“Development of a Joint Inventory of the Status of Migratory Birds in the West/Yellow Sea” – Webinar summary

On 27 May 2021, a webinar namely “Development of a Joint Inventory of the Status of Migratory Birds in the West/Yellow Sea” was held. This webinar and the planned Joint Inventory of the Status of Migratory Birds in the West/Yellow Sea were to implement activities from an Action Plan of the Working Group on the Conservation of the West/Yellow Sea Intertidal and Associated Coastal Wetlands, sponsored by Hanns Seidel Foundation Korea and Korea Getbol World Heritage Promotion Team and facilitated by IUCN Asia Office, Ramsar Regional Centre- East Asia (RRC-EA) and EAAFP Secretariat. Over 100 participants including Government officials attended in the webinar.

The West/Yellow Sea (hereinafter referred to as “West/YS”) ecosystem consists of the largest intertidal flats in the Flyway. It covers parts of the coasts of the People’s Republic of China (PRC), the Democratic People’s Republic of Korea (DPRK) and the Republic of Korea (RoK). Also regarded as the most important staging area for millions of migratory waterbirds in the East Asian – Australasian Flyway (EAAF).
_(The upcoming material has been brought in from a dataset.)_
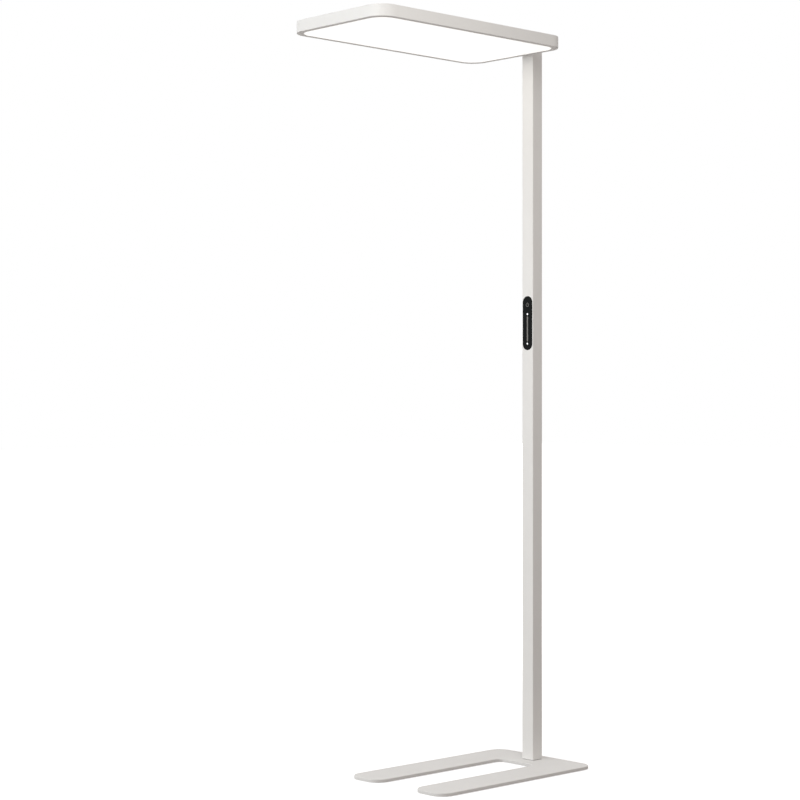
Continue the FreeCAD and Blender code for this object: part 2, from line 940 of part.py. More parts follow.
# ---------------------------------------------------------------- head: light engine
def diffuser():
    flange = slab(head_outline(engine_inset), rim_top, diffuser_top)
    face = slab(
        head_outline(rim_width + diffuser_gap, rim_corner_radius - diffuser_gap), diffuser_bottom, rim_top
    )
    return joined([flange, face])


def guide_outline():
    return rectangle(2 * guide_half_width, 2 * guide_half_length, guide_corner_radius, 0, head_y)


def light_guide_plate():
    return slab(guide_outline(), diffuser_top, guide_top)


def reflector_sheet():
    return slab(guide_outline(), guide_top, reflector_top)


def led_strip():
    """Strip on the right edge of the guide, with the tail that rises through the chassis."""
    bottom = diffuser_top + strip_side_gap
    top = guide_top - strip_side_gap
    rear = head_y + strip_length / 2
    tail_top = chassis_top + strip_tail_rise
    pieces = [
        block((strip_inner, flange_inner), (rear - strip_length, rear), (bottom, top)),
        block((strip_inner, flange_inner), (tail_y - strip_tail_length, tail_y), (bottom, tail_top)),
        block(
            (strip_inner - strip_tail_depth, strip_inner),
            (tail_y - strip_tail_length, tail_y),
            (chassis_top + strip_slot_gap, tail_top),
        ),
    ]
    strip = joined(pieces)
    count = int(strip_length // edge_led_pitch)
    first = head_y - (count - 1) * edge_led_pitch / 2
    middle = (bottom + top) / 2
    lights = [
        block(
            (strip_inner - edge_led_height, strip_inner),
            (centre - edge_led_width / 2, centre + edge_led_width / 2),
            (middle - edge_led_length / 2, middle + edge_led_length / 2),
        )
        for centre in [first + i * edge_led_pitch for i in range(count)]
    ]
    return Part.makeCompound([strip] + lights)


def led_strip_left():
    return mirrored_in_x(led_strip())


def chassis_plate():
    """Folded sheet: flat top, turned-down edges that stand on the diffuser."""
    top = slab(head_outline(engine_inset), reflector_top, chassis_top)
    straight_y = head_length / 2 - head_corner_radius
    straight_x = head_width / 2 - head_corner_radius
    pieces = [top]
    for side in (-1, 1):
        pieces.append(
            block(
                (side * flange_inner, side * engine_half_width),
                (head_y - straight_y, head_y + straight_y),
                (diffuser_top, reflector_top),
            )
        )
        edge_y = head_y + side * engine_half_length
        pieces.append(
            block(
                (-straight_x, straight_x),
                (edge_y - side * chassis_thickness, edge_y),
                (diffuser_top, reflector_top),
            )
        )
    tools = []
    for side in (-1, 1):
        tools.append(
            block(
                (side * (strip_inner - strip_slot_gap), side * flange_inner),
                (tail_y - strip_tail_length - strip_slot_gap, tail_y + strip_slot_gap),
                (reflector_top, chassis_top),
            )
        )
        ear_x = side * (driver_length + driver_ear_length) / 2
        tools.append(rod(m4_radius + thread_gap, chassis_thickness, (ear_x, driver_y, reflector_top)))
        screw_x = side * cover_screw_x()
        for y in clamp_places():
            tools.append(rod(m3_radius + thread_gap, chassis_thickness, (screw_x, y, reflector_top)))
    for x, y in tongue_screw_places():
        tools.append(rod(m5_radius + thread_gap, chassis_thickness, (x, y, reflector_top)))
    return without(joined(pieces), tools)


def uplight_board():
    """Right board of the uplight: strip, its lights and the plug at its rear end."""
    length = window_length - 2 * uplight_board_margin
    x = uplight_board_spacing / 2
    top = chassis_top + uplight_board_thickness
    board = slab(rectangle(uplight_board_width, length, 0, x, window_y), chassis_top, top)
    rear = window_y + length / 2
    plug = slab(
        rectangle(uplight_plug_width, uplight_plug_length, 0, x, rear - uplight_plug_length / 2),
        top,
        top + uplight_plug_height - uplight_board_thickness,
    )
    run = length - 2 * uplight_plug_length
    count = int(run // uplight_led_pitch)
    first = window_y - (count - 1) * uplight_led_pitch / 2
    lights = [
        slab(
            rectangle(uplight_led_size, uplight_led_size, 0, x, first + i * uplight_led_pitch),
            top,
            top + uplight_led_height,
        )
        for i in range(count)
    ]
    return Part.makeCompound([joined([board, plug])] + lights)


def uplight_board_left():
    return mirrored_in_x(uplight_board())


# ---------------------------------------------------------------- head: electrical pieces
def led_driver():
    top = chassis_top + driver_height
    case = slab(rectangle(driver_length, driver_width, 0, 0, driver_y), chassis_top, top)
    case = case.makeFillet(driver_edge_radius, level_edges(case, top))
    pieces = [case]
    tools = []
    for side in (-1, 1):
        ear_x = side * (driver_length + driver_ear_length) / 2
        ear = rectangle(driver_ear_length, driver_ear_width, 0, ear_x, driver_y)
        pieces.append(slab(ear, chassis_top, chassis_top + driver_ear_thickness))
        tools.append(rod(m4_radius + screw_gap, driver_ear_thickness, (ear_x, driver_y, chassis_top)))
    return without(joined(pieces), tools)


def driver_screws():
    ear_x = (driver_length + driver_ear_length) / 2
    length = driver_ear_thickness + chassis_thickness
    seat_z = chassis_top + driver_ear_thickness
    return Part.makeCompound(
        [
            pan_screw(m4_radius, m4_head_radius, m4_head_height, length, (side * ear_x, driver_y, seat_z))
            for side in (-1, 1)
        ]
    )


def terminal_block():
    outline = rectangle(terminal_length, terminal_width, 0, -terminal_offset, terminal_y)
    body = slab(outline, chassis_top, chassis_top + terminal_height)
    pitch = terminal_length / terminal_ways
    first = -terminal_offset - terminal_length / 2 + pitch / 2
    top = chassis_top + terminal_height
    tools = [
        rod(terminal_way_radius, terminal_way_depth, (first + i * pitch, terminal_y, top), (0, 0, -1))
        for i in range(terminal_ways)
    ]
    return without(body, tools)


def driver_leads():
    """Two wires round the left end, from the terminal block to the driver's input."""
    start_x = -terminal_offset - terminal_length / 2
    end_x = -driver_length / 2
    wires = []
    for i in range(2):
        side_x = end_x - control_lead_from_driver + i * wire_pitch
        start_y = terminal_y + (1 - i) * wire_pitch
        end_y = driver_y - driver_width / 2 + (1 + i) * wire_pitch
        route = [
            (start_x, start_y, wire_z),
            (side_x, start_y, wire_z, driver_bend_radius),
            (side_x, end_y, wire_z, driver_bend_radius),
            (end_x, end_y, wire_z),
        ]
        wires.append(lead(route, wire_diameter))
    return Part.makeCompound(wires)


def led_leads():
    """Four wires from the driver's output, nested round its right end."""
    start_x = driver_length / 2
    strip_x = strip_inner - strip_tail_depth / 2
    plug_x = uplight_board_spacing / 2
    plug_y = window_y + window_length / 2 - uplight_board_margin
    ends = ((-strip_x, tail_y), (-plug_x, plug_y), (plug_x, plug_y))
    wires = []
    for i, (end_x, end_y) in enumerate(ends):
        turn_x = start_x + wire_bend_radius + (1 + i) * wire_pitch
        start_y = driver_y - driver_width / 2 + (1 + i) * wire_pitch
        row_y = driver_y - driver_width / 2 - wire_from_driver - i * wire_pitch
        route = [
            (start_x, start_y, wire_z),
            (turn_x, start_y, wire_z, wire_bend_radius),
            (turn_x, row_y, wire_z, wire_bend_radius),
            (end_x, row_y, wire_z, wire_bend_radius),
            (end_x, end_y, wire_z),
        ]
        wires.append(lead(route, wire_diameter))
    last_y = driver_y - driver_width / 2 + (1 + len(ends)) * wire_pitch
    route = [
        (start_x, last_y, wire_z),
        (strip_x, last_y, wire_z, driver_bend_radius),
        (strip_x, tail_y, wire_z),
    ]
    wires.append(lead(route, wire_diameter))
    return Part.makeCompound(wires)


# ---------------------------------------------------------------- build
NODES = {
    "base_plate": base_plate,
    "base_pads": base_pads,
    "base_screws": base_screws,
    "foot_gasket": foot_gasket,
    "column_tube": column_tube,
    "column_cap": column_cap,
    "cap_screws": cap_screws,
    "control_lens": control_lens,
    "control_light_guide": control_light_guide,
    "control_board": control_board,
    "control_housing": control_housing,
    "control_lead": control_lead,
    "mains_inlet": mains_inlet,
    "inlet_pins": inlet_pins,
    "mains_lead": mains_lead,
    "head_bracket": head_bracket,
    "bracket_screws": bracket_screws,
    "tongue_screws": tongue_screws,
    "head_frame": head_frame,
    "top_cover": top_cover,
    "cover_screws": cover_screws,
    "clamp_blocks": clamp_blocks,
    "uplight_window": uplight_window,
    "diffuser": diffuser,
    "light_guide_plate": light_guide_plate,
    "reflector_sheet": reflector_sheet,
    "led_strip_right": led_strip,
    "led_strip_left": led_strip_left,
    "chassis_plate": chassis_plate,
    "uplight_board_right": uplight_board,
    "uplight_board_left": uplight_board_left,
    "led_driver": led_driver,
    "driver_screws": driver_screws,
    "terminal_block": terminal_block,
    "driver_leads": driver_leads,
    "led_leads": led_leads,
}

os.makedirs("parts", exist_ok=True)
for name, make in NODES.items():
    make().exportStep(os.path.join("parts", name + ".step"))
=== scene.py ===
import json
import math

import bmesh
import bpy
from mathutils import Matrix, Vector


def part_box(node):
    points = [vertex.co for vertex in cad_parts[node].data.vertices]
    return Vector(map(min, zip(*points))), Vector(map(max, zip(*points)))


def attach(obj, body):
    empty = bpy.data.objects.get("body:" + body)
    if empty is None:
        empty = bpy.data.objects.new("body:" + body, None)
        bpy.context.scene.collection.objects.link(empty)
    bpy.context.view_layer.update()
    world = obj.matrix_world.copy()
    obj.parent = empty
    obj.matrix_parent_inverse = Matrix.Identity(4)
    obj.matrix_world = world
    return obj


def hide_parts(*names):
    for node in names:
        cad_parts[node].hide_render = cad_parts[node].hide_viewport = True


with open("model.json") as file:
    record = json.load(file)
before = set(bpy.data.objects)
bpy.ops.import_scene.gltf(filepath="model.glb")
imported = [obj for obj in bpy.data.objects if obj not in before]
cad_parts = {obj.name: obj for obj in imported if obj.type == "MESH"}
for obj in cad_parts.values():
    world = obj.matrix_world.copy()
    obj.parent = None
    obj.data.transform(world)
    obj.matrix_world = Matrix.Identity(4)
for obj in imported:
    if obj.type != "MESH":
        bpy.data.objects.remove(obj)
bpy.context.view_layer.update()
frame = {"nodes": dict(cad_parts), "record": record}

# Looks of the office floor lamp, in metres, in the frame of the CAD model:
# +Z up, -Y the front (free end of the head), +X the right foot, floor at Z 0.
SCENE = bpy.context.scene
MM = 0.001


# ---------------------------------------------------------------- camera
# Fitted to the photograph: the edges of head, column, panel and base all project within a pixel.
CAMERA_AZIMUTH = math.radians(46.9)
CAMERA_HEIGHT = 0.9848
CAMERA_TO_COLUMN = 5.2610
COLUMN_RIGHT_OF_AXIS = 0.3612
FOCAL_PIXELS = 1925.2
HORIZON_PIXEL = 401.7
IMAGE_PIXELS = 800
SENSOR_MM = 36.0
COLUMN_Y = sum(corner.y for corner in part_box("column_tube")) / 2


def add_camera():
    right = Vector((math.cos(CAMERA_AZIMUTH), math.sin(CAMERA_AZIMUTH), 0))
    ahead = Vector((-math.sin(CAMERA_AZIMUTH), math.cos(CAMERA_AZIMUTH), 0))
    column = Vector((0, COLUMN_Y, 0))
    data = bpy.data.cameras.new("camera")
    data.sensor_width = SENSOR_MM
    data.lens = FOCAL_PIXELS * SENSOR_MM / IMAGE_PIXELS
    data.shift_y = (HORIZON_PIXEL - IMAGE_PIXELS / 2) / IMAGE_PIXELS
    data.clip_end = 100
    camera = bpy.data.objects.new("camera", data)
    camera.location = column - right * COLUMN_RIGHT_OF_AXIS - ahead * CAMERA_TO_COLUMN
    camera.location.z = CAMERA_HEIGHT
    camera.rotation_euler = (math.pi / 2, 0, CAMERA_AZIMUTH)
    SCENE.collection.objects.link(camera)
    SCENE.camera = camera


# ---------------------------------------------------------------- lights, backdrop and floor
WORLD_STRENGTH = 0.452
WORLD_COLOUR = (1.04, 0.985, 0.955, 1)
FLOOR_COLOUR = (0.34, 0.315, 0.30, 1)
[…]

A joint Working Group (WG) for these three countries for the conservation and management of the West/YS was established in 2017 and has been facilitated under the umbrella of the IUCN, the EAAFP and the RRC-EA acting as Secretariat. (More information of the WG: 3rd meeting of the WG)

To kick start with the webinar, Mr. Norman Emmanuel Ramirez, Programme Officer of RRC-EA presented the updates of The West/YS WG workplan for 2021. Following that were three sessions and a panel discussion. In session 1, Professor Richard Fuller from the University of Queensland, EAAFP Technical sub-Committee member, shared the importance of the West/YS for migratory shorebirds, identifying the key species, population trends, and habitats in EAAF. He illustrated with data on migratory birds collected across Australia, to show the relationship and importance of the West/YS linking to status of migratory birds in Australia. Using satellite tacking data of Far Eastern Curlew as an example, Professor Fuller further emphasized that the West/YS conservation should be approached as a single unit rather than three individual countries. Hence, collaboration and cooperation among the countries is essential, and coordinated monitoring will enable more effective research and conservation efforts for the Flyway.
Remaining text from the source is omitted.